Sometimes boys begin when they are simply too young. David Schultz, whose two daughters take classes at LDA, tells how his younger son took pre-ballet classes beginning at age 5. “It was OK,” Schultz recalls, “but I don’t think ballet was for him. He wanted to do something else. And at that point it was just kind of tumbling, not really ballet. He just wasn’t enthused about it. He’s happy doing tae kwon do, and has started basketball.”

Elizabeth Bricking, whose 8-year-old daughter, Adrienne, takes ballet, has had less success persuading her 10-year-old son, Matthew, one of Sam’s best friends. “I’ve tried to convince him to try some hip-hop here,” Bricking says, “but he hasn’t accepted that yet.
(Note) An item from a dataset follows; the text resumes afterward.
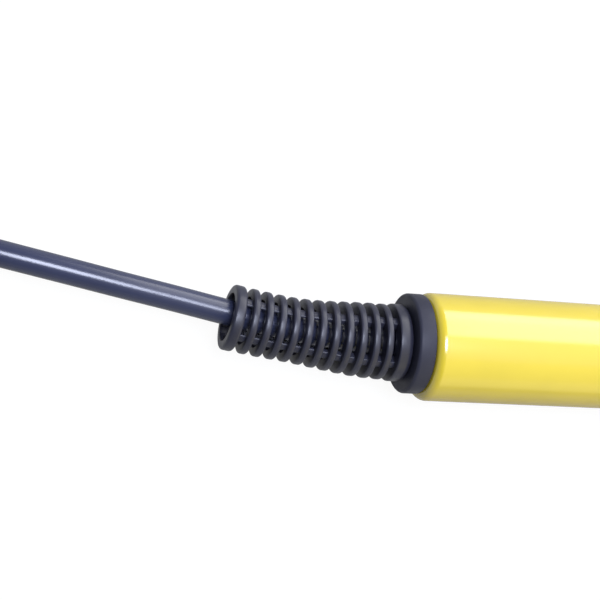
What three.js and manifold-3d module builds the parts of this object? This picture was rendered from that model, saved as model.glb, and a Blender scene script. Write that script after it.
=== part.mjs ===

Literally, he’s got so many other things going on that he doesn’t want to do one more thing.”

[G]etting children to move is more important than how they move. “At a younger age, it’s normal to want something with a quicker pace to it,” Ford explains. “So when a kid chooses jazz over ballet, it’s not the jazz is more acceptable than ballet as a male — kids don’t think that way. Jazz is fun; there’s more activity to it.”

There are additional considerations, too. “Boys historically start a bit later than girls” taking dance class, Fillmore says.